The board of directors of ING receives for 2010 a bonus that is almost as big as their annual salary. The board also receives a pay raise. This was stated by the annual report of the banking conglomerate that still needs to return €5 bln in state support to the Dutch government.CEO Jan Hommen receives a bonus of €1.25 mln on top of his €1.35 mln annual payment. Half of it is in cash and the other half in stock.CFO Patrick Flynn receives a bonus of €600,000, while Chief Risk management Koos Timmermans receives €690,000. Both receive an annual payment of €750,000.

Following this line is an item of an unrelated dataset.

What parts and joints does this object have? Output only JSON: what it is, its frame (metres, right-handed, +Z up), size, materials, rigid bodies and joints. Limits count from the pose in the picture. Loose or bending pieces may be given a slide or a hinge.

Thijs Peters of Z24 (www.z24.nl) writes about the “hypocritical and populistic reaction of politics on these latest bonuses” in his article: “Nothing wrong with bonus Jan Hommen” (link in Dutch).
Politicians of both right and left wing stumbled upon eachother in their hurry to speak out their disgust about the bonus of ING CEO Jan Hommen. First grade populism, as Jan Hommens bonus is very modest. […]

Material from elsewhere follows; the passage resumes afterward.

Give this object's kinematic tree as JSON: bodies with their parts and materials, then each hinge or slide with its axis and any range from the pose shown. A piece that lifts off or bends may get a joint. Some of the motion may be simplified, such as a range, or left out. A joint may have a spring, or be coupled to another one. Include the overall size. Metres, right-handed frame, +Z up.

1. The bonus of the CEO is well within the limit. The total variable remuneration for top management should not exceed the annual payment within companies that received government support
2. Only half of his bonus is in cash. The other half is in stock that he receives only in three years.

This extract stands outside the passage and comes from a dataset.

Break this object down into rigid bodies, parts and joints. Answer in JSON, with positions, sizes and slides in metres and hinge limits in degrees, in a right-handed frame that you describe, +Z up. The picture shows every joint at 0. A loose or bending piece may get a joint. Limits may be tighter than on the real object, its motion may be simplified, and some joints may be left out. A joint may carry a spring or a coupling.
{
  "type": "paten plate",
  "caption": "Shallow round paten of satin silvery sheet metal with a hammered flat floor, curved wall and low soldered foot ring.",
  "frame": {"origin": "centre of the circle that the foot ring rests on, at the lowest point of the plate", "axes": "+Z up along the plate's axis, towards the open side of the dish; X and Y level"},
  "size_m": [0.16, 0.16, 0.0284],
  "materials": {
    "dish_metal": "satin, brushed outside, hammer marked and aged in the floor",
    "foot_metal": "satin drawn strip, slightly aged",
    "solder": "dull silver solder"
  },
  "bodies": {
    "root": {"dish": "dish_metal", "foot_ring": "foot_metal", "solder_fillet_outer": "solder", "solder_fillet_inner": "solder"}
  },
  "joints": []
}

3. Jan Hommens annual payment is not very high if you compare it to other CEO´s[…] The CEO´s of smaller companies like Philips, Akzo Nobel, Heineken and KPN all received more in 2010 than Hommen.[…]
Although Thijs Peters is right with bullet 3, he totally misses the point. ING is a company that is still for €5 bln in debt with the Dutch taxpayer. And I don´t even mention the extra state support of about 30% of nominal value that ING received on their MBS (mortgage backed securities) portfolio. Philips and the other companies did NOT receive state support.
The point is also that nobody outside ING knows what they still have on their balance sheet in MBS, Credit Default Swaps, Special Investment Vehicles and government bonds of the PIIGS countries and other sovereigns, as these are not valued ´marked-to-market´. I am afraid of that dreadful day that ING should value these investments ´marked-to-market´, as this is almost certainly going to cost me more tax money. Besides that the leverage of ING is still quite high with about 35:1 for debt:equity.
If ING would bleed money again due to bad investments, it is the taxpayer that is on the hook. That Jan Hommen didn´t create this mess doesn´t matter. He inherited it and he has to deal with it. And that Lloyd Blankfein of Goldman Sachs doesn´t even raise one eyebrow for this kind of salary, also doesn´t matter.
That the reaction of politics is exaggerated and populistic, is logical: this is not the time for politicians with a stippled and well-considered opinion, as these would be voted away during the next elections. Jan Hommen should have known this and probably knows, as he is a very smart man.
Gerrit Zalm, CEO of ABN AMRO, and the board of directors all waived their right for a bonus.
A tip on the hat to CEO Gerrit Zalm for doing the right thing, knowing that the taxpayer is still on the hook for billions of Euro's with ABN AMRO.
Jan Hommen, Patrick Flynn and Koos Timmermans all waived their right for a bonus, according to The Volkskrant (www.volkskrant.nl). Although the decision itself is taken too late, it is a wise decision. A tip on the hat for these gentlemen too.